TASK PROMPT ->
Keep only the lines of the listing that include the word "model", and copy them.

* * * *

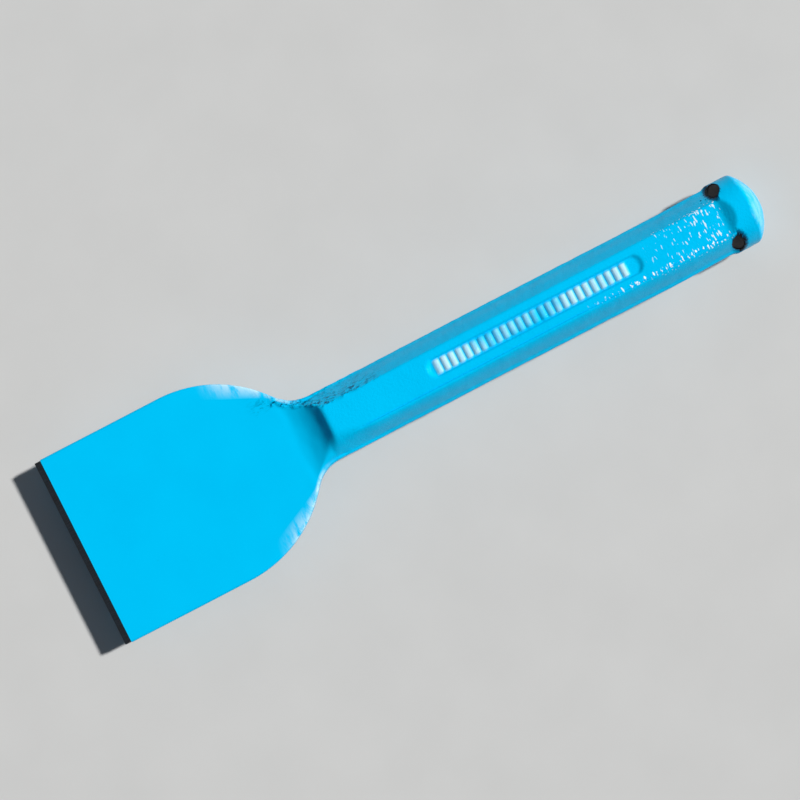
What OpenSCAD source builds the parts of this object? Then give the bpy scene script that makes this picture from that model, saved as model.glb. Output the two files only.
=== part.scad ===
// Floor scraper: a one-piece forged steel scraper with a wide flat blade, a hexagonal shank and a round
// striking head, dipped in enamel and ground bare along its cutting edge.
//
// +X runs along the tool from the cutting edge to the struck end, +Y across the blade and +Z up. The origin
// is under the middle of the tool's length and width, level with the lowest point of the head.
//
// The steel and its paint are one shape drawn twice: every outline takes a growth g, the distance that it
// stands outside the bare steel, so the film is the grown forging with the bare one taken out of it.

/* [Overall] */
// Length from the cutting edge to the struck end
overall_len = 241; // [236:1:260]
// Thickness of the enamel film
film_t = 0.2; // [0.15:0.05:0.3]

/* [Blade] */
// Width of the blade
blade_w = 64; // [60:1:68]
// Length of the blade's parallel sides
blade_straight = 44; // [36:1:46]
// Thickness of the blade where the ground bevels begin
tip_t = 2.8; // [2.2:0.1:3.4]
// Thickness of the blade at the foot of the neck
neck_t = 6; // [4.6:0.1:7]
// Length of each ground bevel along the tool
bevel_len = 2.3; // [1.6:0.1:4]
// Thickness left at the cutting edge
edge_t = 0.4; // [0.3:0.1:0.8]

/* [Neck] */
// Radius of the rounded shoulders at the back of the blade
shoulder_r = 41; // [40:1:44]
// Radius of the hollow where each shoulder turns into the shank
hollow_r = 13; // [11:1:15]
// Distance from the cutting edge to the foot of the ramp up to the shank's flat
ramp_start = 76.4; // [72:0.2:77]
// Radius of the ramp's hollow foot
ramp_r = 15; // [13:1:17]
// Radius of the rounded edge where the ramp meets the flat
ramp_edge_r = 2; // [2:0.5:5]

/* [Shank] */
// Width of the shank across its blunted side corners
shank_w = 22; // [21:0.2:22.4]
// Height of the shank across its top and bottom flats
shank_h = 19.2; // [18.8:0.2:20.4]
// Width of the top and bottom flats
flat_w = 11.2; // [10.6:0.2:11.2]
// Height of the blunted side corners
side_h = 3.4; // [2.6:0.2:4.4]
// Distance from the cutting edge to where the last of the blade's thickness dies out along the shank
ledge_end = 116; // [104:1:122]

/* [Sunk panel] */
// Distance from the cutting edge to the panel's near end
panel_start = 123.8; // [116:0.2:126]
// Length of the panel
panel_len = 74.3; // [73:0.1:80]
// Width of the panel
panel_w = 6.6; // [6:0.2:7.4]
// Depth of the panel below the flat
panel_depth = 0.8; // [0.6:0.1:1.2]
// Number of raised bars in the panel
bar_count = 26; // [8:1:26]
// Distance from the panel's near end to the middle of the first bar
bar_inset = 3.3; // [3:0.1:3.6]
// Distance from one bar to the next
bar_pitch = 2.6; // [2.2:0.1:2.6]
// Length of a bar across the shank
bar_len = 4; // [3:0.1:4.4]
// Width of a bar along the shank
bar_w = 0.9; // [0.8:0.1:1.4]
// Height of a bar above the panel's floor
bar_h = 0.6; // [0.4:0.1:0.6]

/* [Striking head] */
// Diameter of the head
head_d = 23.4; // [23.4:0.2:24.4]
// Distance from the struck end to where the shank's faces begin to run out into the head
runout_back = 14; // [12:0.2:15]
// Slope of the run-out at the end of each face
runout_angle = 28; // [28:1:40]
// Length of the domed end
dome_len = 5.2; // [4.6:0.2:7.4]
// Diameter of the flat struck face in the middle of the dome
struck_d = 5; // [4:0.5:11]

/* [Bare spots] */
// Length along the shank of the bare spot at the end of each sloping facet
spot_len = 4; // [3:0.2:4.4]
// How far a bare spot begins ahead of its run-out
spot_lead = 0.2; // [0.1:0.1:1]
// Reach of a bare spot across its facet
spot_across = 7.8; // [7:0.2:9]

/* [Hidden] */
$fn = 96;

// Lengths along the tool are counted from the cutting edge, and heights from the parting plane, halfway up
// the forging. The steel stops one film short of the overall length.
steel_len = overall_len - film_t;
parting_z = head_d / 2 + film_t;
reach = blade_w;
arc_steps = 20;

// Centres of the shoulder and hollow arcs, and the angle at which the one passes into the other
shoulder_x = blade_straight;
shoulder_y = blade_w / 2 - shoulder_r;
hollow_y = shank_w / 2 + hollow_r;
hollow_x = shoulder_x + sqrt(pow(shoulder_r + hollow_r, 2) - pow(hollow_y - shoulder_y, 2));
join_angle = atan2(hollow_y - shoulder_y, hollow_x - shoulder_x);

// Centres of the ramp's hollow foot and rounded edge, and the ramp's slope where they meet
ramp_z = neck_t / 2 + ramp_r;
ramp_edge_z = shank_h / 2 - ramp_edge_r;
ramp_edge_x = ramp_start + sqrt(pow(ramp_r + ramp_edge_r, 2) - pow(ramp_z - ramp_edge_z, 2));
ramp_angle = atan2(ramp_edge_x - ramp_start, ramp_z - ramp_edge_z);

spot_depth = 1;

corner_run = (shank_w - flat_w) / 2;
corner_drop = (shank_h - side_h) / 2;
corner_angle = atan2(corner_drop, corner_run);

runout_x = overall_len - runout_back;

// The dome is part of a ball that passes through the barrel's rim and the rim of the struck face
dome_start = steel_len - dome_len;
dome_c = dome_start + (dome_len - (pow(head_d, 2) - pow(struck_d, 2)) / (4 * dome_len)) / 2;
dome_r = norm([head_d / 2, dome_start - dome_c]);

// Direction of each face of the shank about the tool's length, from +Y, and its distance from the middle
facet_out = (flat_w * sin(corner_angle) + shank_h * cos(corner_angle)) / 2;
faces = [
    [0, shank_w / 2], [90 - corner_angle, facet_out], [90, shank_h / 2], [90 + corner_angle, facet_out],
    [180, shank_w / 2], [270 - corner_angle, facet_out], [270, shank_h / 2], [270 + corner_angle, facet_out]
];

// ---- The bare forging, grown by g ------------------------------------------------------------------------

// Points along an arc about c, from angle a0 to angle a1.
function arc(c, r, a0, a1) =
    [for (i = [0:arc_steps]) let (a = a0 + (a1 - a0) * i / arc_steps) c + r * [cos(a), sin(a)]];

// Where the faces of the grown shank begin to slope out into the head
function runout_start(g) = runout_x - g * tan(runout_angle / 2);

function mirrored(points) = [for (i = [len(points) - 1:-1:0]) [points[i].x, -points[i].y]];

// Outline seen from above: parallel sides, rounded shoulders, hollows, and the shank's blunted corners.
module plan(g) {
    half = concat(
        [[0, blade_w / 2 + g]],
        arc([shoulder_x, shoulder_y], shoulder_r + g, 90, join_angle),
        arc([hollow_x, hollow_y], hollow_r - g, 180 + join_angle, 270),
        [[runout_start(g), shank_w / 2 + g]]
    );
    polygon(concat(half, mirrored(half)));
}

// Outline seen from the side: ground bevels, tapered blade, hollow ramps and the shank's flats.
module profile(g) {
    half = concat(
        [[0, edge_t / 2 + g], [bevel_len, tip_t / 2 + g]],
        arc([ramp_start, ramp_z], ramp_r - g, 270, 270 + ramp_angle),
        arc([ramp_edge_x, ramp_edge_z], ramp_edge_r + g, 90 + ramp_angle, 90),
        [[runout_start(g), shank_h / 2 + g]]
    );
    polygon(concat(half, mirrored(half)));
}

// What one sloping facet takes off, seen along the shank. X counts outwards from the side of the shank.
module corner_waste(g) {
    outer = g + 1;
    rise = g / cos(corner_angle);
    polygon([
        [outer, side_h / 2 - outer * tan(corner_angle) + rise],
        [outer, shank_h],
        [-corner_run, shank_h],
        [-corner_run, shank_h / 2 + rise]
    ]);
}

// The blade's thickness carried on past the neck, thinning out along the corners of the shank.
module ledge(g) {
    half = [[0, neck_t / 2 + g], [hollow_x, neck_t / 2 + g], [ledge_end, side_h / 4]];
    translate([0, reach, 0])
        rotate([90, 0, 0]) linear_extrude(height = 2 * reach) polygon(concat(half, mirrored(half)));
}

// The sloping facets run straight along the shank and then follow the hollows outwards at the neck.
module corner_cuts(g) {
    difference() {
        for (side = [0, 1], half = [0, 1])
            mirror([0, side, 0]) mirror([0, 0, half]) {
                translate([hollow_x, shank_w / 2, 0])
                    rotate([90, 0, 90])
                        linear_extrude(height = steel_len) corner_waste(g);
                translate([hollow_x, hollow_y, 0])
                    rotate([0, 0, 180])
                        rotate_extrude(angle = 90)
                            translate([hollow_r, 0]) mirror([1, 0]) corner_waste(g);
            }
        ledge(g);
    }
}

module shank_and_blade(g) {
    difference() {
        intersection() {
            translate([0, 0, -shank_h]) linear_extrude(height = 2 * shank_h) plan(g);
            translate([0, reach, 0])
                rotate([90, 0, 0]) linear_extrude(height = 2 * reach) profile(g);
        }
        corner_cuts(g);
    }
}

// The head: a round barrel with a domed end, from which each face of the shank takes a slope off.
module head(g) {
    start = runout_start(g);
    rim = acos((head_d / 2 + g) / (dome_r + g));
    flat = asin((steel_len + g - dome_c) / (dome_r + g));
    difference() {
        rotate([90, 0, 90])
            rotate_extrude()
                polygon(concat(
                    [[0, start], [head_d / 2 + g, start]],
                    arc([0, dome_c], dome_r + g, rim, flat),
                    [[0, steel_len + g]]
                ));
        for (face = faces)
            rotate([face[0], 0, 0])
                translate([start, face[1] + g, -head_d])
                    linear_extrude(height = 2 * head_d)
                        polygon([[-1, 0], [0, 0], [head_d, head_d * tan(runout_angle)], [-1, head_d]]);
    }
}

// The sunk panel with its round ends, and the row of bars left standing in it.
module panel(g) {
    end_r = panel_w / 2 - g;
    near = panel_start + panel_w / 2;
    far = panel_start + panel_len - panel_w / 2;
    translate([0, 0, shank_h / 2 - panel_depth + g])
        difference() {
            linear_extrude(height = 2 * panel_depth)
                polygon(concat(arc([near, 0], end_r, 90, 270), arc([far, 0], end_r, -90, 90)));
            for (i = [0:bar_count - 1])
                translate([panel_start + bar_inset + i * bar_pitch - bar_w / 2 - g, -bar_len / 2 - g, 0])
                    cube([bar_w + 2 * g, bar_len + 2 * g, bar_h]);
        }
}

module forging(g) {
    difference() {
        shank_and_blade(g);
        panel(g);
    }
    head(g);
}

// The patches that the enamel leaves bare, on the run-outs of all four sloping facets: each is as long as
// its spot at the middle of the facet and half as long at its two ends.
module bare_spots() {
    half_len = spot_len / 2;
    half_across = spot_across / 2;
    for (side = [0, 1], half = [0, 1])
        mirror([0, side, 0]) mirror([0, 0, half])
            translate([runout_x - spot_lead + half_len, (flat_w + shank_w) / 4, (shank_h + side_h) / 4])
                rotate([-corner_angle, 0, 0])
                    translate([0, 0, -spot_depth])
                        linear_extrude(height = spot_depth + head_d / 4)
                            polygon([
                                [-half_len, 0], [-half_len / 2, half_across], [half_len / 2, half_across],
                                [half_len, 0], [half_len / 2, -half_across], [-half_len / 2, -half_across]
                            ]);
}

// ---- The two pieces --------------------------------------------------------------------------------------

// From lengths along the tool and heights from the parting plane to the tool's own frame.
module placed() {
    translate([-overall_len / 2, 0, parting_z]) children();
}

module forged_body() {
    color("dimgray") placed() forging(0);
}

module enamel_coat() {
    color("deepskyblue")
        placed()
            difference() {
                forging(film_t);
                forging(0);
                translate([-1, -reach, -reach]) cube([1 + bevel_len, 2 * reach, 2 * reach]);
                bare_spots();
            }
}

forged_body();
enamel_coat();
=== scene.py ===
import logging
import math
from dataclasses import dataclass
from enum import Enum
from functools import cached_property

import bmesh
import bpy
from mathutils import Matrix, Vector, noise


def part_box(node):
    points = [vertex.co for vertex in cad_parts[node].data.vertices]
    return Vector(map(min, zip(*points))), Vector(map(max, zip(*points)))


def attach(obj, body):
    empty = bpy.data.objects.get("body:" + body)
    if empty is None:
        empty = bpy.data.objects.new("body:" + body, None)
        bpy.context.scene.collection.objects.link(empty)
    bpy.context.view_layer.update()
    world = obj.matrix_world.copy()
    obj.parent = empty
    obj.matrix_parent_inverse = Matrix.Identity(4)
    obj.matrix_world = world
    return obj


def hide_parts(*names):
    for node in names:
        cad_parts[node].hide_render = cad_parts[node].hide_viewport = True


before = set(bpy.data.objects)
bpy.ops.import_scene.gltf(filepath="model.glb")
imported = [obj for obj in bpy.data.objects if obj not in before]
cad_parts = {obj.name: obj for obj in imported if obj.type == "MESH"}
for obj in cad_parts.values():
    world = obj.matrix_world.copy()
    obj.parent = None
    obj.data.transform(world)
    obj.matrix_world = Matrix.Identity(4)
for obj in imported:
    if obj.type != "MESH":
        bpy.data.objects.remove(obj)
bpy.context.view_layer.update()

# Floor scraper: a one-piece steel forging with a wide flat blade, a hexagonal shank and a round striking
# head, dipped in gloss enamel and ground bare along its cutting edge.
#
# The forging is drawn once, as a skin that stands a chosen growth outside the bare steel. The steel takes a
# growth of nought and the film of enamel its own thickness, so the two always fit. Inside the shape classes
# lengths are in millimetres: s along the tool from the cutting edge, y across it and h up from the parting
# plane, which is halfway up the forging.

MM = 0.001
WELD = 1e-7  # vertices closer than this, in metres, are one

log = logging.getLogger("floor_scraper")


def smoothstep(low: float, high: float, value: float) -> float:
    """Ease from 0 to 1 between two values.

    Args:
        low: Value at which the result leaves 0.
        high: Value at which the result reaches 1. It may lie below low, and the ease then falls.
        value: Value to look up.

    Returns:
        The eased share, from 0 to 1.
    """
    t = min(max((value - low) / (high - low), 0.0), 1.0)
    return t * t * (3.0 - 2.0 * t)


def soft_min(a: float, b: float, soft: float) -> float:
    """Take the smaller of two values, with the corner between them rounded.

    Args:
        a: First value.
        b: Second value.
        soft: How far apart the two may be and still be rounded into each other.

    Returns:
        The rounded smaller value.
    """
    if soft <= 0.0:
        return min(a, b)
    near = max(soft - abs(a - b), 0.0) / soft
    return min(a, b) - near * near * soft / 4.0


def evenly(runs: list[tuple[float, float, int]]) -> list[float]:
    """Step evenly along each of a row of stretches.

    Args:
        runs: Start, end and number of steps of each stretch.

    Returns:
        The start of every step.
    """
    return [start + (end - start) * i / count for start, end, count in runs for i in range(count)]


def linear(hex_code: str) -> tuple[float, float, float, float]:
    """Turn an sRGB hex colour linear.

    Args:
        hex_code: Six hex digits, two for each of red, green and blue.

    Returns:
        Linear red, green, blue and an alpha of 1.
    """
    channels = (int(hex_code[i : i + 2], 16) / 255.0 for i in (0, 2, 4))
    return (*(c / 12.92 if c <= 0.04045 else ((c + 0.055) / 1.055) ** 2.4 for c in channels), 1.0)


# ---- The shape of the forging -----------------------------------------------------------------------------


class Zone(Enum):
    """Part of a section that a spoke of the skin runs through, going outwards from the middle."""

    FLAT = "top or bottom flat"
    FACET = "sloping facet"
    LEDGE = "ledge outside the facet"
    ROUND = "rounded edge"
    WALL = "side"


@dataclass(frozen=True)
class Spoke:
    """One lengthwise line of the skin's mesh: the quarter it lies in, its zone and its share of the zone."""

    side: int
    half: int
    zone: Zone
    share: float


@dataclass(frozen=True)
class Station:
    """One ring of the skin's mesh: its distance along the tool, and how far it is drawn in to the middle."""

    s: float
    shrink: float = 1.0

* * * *

EXPECTED OUTPUT ->
What OpenSCAD source builds the parts of this object? Then give the bpy scene script that makes this picture from that model, saved as model.glb. Output the two files only.
bpy.ops.import_scene.gltf(filepath="model.glb")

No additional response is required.